Web developers use Web 2.0 a second way, to refer to the software and languages used to build the gee-whiz features of these sites. Ajax, tag clouds, and wikis are basic components of many collaborative sites. In general, Web 2.0 tools are free, easy to master, and easy to interconnect. Google Maps + Wikipedia = Placeopedia! But the definition runs aground when Web 2.0 technologies power Gap.com, an impressive but collaboration-free shopping experience. “Ajax without participation doesn’t make for Web 2.0,” O’Reilly explained to me. A pitch-weary investor told Newsweek, “When people say to me it’s a Web 2.0 application, I want to puke.”

A third definition gets thrown around in Silicon Valley. A “Web 2.0 play” is a bid to make money by funding a bring-your-own-content site. It’s a long-shot but low-risk investment that could become the next Google. Or at least the next thing Google buys. No warehouses full of inventory, no sprawling staff, no NASA-grade supply chain management systems. Dodgeball and Digg are good examples of popular sites started on a shoestring.Google snapped up Dodgeball last year; Digg’s imminent acquisition is a foregone conclusion among valley wags. Newsweek quotes a Yahoo! exec on why they bought Flickr: “With less than 10 people on the payroll, they had millions of users generating content. That’s a neat trick.” But buyout-hungry entrepreneurs now slap the 2.0 moniker willy-nilly on mobile services and browser applications that are neither built on Ajax nor made of people.

Beyond that, publicists and self-promoters invoke Web 2.0 whenever they want to tag something as new, cool, and undiscovered—”This could be a big story for you, Paul!” That kind of hucksterism is what sends editors reaching for their red pens.
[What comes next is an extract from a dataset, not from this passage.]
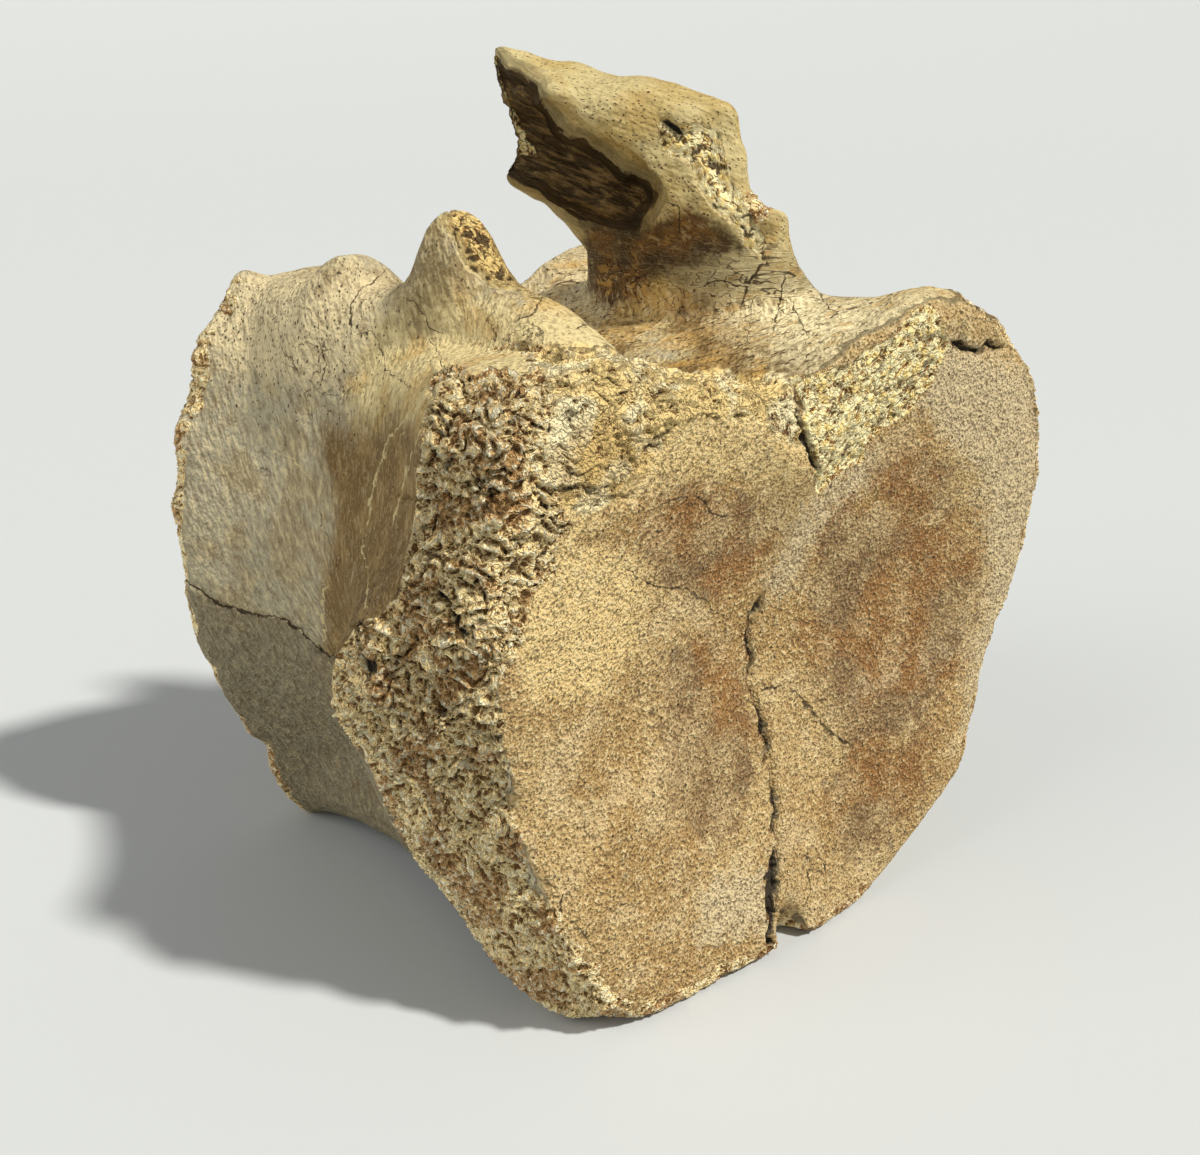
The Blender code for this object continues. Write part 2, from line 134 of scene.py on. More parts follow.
NUB = (
    (741, 200), (750, 191), (762, 195), (770, 206), (766, 220), (752, 227), (743, 216),
)  # fmt: skip
HOLE = (
    (658, 120), (667, 116), (680, 126), (688, 136), (678, 138), (665, 128),
)  # fmt: skip
BROWN = (
    (320, 392), (352, 366), (392, 344), (430, 326), (470, 340), (470, 760), (330, 700), (322, 650),
    (324, 624), (320, 592), (332, 544), (336, 500), (322, 464), (316, 420),
)  # fmt: skip
# The lower side below its crack, where it turns under: painted shade
LOW_SIDE = (
    (150, 572), (175, 582), (200, 592), (219, 604), (257, 615), (282, 618), (300, 630), (324, 655),
    (470, 660), (470, 1000), (150, 1000),
)  # fmt: skip
STAINED_FOOT = (
    (584, 222), (640, 226), (690, 208), (735, 232), (748, 248), (715, 258), (672, 268), (650, 284),
    (630, 306), (600, 306), (584, 280),
)  # fmt: skip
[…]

Prior to Newsweek’s feature, the term “Web 2.0” only appeared in national publications wrapped in protective quote marksor cordoned off behind phrases like “what some in Silicon Valley are calling.” Before Newsweek released the word, Kong-like, from its restraining quotes, they braced readers with a long disclaimer: “The generic term for this movement, especially among the hundreds of new companies jamming the waiting rooms of venture-capital offices, is Web 2.0, but that’s misleading. …”

The salesmanship that surrounds Web 2.0 is the key to understanding what the phrase really means. The new generation of dot-com entrepreneurs confers 2.0 status upon everything because they missed out on the boom times of Web 1.0. They want a new round of buzz and bling for themselves, and who can blame them? Crawling your way up the ladder at eBay is the loser track. A winner creates eBay 2.0. And they’re right to be stoked about the Web again. Investors are emerging from hibernation, tech jobs are coming back from Bangalore, and online services have evolved to the point where Wired’smost preposterous scenarios from 10 years ago now look mundane.

But there’s no way this bubble—if there is a new bubble—will be anything like the last one. No one will forecast that the Dow will reach 30,000. (Well, almost no one.) No one will claim that Web 2.0 makes the concept of the nation-state obsolete. And no matter how much money everyone makes, no one will throw a $10 million launch party for at least the next 50 years.

The only way that 2.0 fits the current Web is if you use the original meaning. It’s a technology upgrade, one that finally does what they’d said version 1.0 would do. For a contrived neologism, at least it’s catchy. Compare Web 2.0 to other attempts to brand the zeitgeist: “Do It Together,” “The Read/Write Web,” “Small Pieces, Loosely Joined,” or Newsweek’s pick, “the Living Web.” Imagine asking your boss for $3,000 to go to the Living Web Conference.

Still, the purpose of words is to convey meaning. Calling Technorati a “Web 2.0 search engine” sounds sharp but explains nothing. If you can only describe a word by examples, skip to the examples instead: “It’s a search engine for blogs that uses tags, like Flickr.” There’s an easy way to describe today’s online culture of participation without invoking Web 2.0 at all. Just call it the Internet. That way, everyone will know what you mean.